### [WORK TO COMPLETE]
Using the data that follows, return exactly the lines from the one that contains "outer_casing();" through the one that contains "obj.matrix_world = world", ends included.

────────────────

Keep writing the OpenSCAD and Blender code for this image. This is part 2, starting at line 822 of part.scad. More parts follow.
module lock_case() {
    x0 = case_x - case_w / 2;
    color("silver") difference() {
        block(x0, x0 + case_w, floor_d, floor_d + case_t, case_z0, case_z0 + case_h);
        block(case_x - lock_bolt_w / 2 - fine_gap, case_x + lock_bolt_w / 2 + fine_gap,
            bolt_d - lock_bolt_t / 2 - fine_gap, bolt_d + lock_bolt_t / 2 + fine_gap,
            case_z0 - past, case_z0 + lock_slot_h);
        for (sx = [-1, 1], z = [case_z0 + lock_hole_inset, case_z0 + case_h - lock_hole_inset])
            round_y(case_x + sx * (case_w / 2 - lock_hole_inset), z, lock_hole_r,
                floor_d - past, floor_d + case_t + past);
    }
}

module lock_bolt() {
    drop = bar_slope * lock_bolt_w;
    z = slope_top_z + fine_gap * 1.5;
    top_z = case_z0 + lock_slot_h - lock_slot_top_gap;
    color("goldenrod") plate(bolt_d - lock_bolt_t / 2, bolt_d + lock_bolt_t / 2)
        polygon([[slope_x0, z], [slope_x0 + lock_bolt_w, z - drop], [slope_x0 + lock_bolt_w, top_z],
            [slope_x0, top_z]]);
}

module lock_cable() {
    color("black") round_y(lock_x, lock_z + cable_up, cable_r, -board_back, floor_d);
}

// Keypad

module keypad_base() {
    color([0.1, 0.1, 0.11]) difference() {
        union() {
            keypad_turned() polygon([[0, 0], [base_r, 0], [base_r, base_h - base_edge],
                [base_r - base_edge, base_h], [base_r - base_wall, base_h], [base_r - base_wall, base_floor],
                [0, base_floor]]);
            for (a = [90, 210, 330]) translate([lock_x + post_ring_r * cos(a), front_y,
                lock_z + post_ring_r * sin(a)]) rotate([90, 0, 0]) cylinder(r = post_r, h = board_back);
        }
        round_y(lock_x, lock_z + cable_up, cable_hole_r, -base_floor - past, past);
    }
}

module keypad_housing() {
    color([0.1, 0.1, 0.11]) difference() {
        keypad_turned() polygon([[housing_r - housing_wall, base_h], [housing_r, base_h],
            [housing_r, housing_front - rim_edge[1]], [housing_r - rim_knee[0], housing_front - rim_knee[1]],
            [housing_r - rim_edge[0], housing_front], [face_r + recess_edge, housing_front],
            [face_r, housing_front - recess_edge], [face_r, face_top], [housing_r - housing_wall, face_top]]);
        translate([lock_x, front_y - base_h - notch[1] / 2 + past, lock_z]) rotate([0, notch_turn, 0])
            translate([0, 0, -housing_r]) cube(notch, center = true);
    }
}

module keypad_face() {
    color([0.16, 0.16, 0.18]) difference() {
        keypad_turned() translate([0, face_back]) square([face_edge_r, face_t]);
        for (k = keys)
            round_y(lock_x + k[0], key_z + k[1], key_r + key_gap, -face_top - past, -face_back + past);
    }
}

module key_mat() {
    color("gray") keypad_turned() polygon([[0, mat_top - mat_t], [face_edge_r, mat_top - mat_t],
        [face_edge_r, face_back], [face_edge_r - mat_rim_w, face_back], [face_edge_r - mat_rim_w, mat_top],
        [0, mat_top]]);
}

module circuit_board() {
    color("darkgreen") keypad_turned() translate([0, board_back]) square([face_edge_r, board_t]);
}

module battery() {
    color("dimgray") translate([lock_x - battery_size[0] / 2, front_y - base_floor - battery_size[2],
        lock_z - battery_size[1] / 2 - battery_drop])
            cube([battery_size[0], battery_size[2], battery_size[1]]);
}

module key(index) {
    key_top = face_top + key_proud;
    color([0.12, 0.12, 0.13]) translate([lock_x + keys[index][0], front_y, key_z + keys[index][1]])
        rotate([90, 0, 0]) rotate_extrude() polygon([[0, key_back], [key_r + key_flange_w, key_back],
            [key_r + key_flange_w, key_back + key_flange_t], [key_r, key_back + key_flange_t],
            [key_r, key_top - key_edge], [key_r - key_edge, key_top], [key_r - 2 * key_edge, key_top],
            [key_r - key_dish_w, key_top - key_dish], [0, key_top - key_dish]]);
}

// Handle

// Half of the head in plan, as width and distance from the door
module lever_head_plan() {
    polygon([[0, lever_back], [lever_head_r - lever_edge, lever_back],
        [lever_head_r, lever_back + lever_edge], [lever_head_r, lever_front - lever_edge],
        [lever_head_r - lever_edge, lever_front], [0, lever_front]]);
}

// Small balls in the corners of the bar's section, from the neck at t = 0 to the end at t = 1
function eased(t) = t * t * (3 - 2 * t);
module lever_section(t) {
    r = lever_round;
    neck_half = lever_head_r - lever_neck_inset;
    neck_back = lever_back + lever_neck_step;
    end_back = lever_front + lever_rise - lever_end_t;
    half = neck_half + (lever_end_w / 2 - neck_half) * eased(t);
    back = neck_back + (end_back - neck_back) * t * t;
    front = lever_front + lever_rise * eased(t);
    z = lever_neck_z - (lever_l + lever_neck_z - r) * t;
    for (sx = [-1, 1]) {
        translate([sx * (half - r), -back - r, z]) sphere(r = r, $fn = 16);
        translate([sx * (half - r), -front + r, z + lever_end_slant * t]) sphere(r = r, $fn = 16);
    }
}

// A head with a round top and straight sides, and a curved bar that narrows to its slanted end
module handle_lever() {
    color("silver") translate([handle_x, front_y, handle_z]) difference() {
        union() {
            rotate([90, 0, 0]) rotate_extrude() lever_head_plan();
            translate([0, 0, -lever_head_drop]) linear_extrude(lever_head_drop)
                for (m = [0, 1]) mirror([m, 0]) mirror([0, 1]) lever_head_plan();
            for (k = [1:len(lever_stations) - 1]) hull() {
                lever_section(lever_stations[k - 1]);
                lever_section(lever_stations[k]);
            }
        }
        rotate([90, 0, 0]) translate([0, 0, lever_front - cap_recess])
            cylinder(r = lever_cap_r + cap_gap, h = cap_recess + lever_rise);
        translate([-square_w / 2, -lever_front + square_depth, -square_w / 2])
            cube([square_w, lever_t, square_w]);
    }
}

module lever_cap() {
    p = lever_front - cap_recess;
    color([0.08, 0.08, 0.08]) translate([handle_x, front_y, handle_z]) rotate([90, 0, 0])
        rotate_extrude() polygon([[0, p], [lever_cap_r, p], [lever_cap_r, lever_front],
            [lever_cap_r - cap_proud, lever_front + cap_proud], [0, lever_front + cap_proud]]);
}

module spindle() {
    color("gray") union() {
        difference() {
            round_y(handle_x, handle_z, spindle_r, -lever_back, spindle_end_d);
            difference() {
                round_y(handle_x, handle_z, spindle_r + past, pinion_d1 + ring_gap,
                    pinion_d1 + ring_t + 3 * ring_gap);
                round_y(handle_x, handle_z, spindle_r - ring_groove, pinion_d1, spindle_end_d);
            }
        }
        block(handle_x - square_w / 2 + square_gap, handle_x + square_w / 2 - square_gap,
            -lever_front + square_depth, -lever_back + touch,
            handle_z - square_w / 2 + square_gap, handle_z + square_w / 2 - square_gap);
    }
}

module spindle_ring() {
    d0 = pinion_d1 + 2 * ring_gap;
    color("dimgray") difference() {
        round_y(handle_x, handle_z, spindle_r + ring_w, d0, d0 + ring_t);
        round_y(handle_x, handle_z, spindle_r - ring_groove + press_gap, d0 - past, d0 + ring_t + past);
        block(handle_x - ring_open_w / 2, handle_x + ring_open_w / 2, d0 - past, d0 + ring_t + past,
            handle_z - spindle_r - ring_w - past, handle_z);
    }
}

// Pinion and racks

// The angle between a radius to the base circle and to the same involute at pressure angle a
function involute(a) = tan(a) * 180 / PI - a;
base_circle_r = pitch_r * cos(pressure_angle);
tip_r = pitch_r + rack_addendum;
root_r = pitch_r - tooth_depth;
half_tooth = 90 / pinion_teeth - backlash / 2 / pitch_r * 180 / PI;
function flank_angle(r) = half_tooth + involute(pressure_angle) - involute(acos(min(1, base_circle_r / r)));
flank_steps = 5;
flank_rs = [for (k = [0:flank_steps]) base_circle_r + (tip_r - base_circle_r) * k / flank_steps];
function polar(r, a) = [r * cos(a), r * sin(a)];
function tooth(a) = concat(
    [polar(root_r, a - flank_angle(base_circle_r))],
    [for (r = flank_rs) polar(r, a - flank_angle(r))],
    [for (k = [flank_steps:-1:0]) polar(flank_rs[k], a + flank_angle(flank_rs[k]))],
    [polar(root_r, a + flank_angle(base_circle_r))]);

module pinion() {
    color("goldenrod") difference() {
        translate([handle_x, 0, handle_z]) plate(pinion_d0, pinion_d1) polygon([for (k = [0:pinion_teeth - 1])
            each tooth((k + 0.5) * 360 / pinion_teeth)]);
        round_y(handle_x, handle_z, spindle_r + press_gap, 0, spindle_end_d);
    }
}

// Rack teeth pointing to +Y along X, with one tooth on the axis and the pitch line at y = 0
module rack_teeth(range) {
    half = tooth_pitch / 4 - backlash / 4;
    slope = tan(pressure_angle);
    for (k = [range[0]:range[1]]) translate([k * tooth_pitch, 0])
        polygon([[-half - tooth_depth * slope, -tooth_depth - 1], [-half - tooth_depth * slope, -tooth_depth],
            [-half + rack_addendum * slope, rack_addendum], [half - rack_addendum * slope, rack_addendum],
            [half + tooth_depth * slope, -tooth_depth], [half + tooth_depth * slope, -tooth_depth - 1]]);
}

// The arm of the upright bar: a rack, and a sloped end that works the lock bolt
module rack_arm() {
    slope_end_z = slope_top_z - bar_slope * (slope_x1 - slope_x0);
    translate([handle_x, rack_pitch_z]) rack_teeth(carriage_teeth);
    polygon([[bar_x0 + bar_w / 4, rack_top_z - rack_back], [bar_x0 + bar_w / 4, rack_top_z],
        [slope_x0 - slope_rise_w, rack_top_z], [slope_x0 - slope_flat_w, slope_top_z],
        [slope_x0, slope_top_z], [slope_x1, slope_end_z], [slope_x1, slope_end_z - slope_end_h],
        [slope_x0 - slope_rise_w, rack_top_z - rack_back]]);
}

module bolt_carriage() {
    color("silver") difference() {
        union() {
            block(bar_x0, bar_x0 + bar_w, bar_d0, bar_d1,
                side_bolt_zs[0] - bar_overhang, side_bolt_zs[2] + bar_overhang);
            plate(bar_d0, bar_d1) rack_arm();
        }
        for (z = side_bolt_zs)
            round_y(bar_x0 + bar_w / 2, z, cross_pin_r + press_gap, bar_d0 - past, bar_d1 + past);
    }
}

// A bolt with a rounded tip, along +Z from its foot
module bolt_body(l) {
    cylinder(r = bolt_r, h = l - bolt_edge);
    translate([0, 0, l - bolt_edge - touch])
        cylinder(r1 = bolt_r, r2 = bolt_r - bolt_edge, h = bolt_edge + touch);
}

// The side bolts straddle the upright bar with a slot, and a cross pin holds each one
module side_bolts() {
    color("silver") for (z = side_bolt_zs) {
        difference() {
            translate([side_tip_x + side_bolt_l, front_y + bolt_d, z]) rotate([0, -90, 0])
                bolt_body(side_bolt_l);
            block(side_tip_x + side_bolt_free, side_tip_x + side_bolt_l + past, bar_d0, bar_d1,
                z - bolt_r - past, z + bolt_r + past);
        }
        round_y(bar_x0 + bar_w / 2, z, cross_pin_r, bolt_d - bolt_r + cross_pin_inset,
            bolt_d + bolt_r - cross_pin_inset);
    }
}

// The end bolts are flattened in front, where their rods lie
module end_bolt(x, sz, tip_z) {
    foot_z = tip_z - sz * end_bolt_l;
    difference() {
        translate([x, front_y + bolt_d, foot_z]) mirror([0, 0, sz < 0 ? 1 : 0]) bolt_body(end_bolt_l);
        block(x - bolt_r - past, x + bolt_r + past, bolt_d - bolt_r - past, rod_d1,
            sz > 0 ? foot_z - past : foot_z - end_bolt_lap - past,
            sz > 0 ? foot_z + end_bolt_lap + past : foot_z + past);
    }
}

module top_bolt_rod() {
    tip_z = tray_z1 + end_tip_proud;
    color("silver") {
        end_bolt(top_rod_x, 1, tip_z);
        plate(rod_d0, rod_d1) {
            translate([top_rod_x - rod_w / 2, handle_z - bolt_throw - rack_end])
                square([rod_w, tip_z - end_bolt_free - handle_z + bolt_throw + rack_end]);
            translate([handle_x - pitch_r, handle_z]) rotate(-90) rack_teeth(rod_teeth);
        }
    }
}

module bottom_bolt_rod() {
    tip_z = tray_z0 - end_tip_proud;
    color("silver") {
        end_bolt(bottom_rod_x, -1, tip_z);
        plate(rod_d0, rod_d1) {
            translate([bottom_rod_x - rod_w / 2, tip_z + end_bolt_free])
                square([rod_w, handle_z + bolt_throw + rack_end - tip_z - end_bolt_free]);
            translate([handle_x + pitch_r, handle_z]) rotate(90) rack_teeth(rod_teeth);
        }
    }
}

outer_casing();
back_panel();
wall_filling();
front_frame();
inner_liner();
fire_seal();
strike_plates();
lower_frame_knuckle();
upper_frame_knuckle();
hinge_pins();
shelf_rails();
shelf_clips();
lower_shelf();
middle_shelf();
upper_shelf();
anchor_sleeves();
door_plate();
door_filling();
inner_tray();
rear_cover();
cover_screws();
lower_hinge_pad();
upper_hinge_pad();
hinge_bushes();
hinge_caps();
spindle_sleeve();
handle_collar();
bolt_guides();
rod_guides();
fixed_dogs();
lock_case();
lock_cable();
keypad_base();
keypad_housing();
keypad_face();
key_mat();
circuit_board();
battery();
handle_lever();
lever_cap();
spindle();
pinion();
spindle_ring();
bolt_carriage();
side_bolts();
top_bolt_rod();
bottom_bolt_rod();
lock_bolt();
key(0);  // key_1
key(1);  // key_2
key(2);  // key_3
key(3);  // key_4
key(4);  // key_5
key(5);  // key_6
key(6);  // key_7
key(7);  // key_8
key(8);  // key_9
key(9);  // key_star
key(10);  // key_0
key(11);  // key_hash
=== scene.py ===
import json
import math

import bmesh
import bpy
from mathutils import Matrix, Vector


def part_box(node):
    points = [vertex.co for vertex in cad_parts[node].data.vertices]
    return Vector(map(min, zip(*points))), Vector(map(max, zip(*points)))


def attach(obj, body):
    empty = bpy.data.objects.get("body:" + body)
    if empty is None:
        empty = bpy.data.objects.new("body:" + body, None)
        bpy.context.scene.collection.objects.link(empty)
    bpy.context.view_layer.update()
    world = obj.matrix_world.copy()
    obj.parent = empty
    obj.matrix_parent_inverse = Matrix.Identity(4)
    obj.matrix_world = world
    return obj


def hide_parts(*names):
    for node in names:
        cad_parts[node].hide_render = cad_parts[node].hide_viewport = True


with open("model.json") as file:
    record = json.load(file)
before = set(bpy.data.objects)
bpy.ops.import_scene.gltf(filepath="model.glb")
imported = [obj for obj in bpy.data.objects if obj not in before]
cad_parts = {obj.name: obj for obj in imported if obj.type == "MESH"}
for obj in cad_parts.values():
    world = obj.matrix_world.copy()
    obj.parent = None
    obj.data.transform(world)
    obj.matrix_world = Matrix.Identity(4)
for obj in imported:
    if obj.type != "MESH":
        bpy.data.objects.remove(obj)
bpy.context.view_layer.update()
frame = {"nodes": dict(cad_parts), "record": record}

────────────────

### [FULL ANSWER]
outer_casing();
back_panel();
wall_filling();
front_frame();
inner_liner();
fire_seal();
strike_plates();
lower_frame_knuckle();
upper_frame_knuckle();
hinge_pins();
shelf_rails();
shelf_clips();
lower_shelf();
middle_shelf();
upper_shelf();
anchor_sleeves();
door_plate();
door_filling();
inner_tray();
rear_cover();
cover_screws();
lower_hinge_pad();
upper_hinge_pad();
hinge_bushes();
hinge_caps();
spindle_sleeve();
handle_collar();
bolt_guides();
rod_guides();
fixed_dogs();
lock_case();
lock_cable();
keypad_base();
keypad_housing();
keypad_face();
key_mat();
circuit_board();
battery();
handle_lever();
lever_cap();
spindle();
pinion();
spindle_ring();
bolt_carriage();
side_bolts();
top_bolt_rod();
bottom_bolt_rod();
lock_bolt();
key(0);  // key_1
key(1);  // key_2
key(2);  // key_3
key(3);  // key_4
key(4);  // key_5
key(5);  // key_6
key(6);  // key_7
key(7);  // key_8
key(8);  // key_9
key(9);  // key_star
key(10);  // key_0
key(11);  // key_hash
=== scene.py ===
import json
import math

import bmesh
import bpy
from mathutils import Matrix, Vector


def part_box(node):
    points = [vertex.co for vertex in cad_parts[node].data.vertices]
    return Vector(map(min, zip(*points))), Vector(map(max, zip(*points)))


def attach(obj, body):
    empty = bpy.data.objects.get("body:" + body)
    if empty is None:
        empty = bpy.data.objects.new("body:" + body, None)
        bpy.context.scene.collection.objects.link(empty)
    bpy.context.view_layer.update()
    world = obj.matrix_world.copy()
    obj.parent = empty
    obj.matrix_parent_inverse = Matrix.Identity(4)
    obj.matrix_world = world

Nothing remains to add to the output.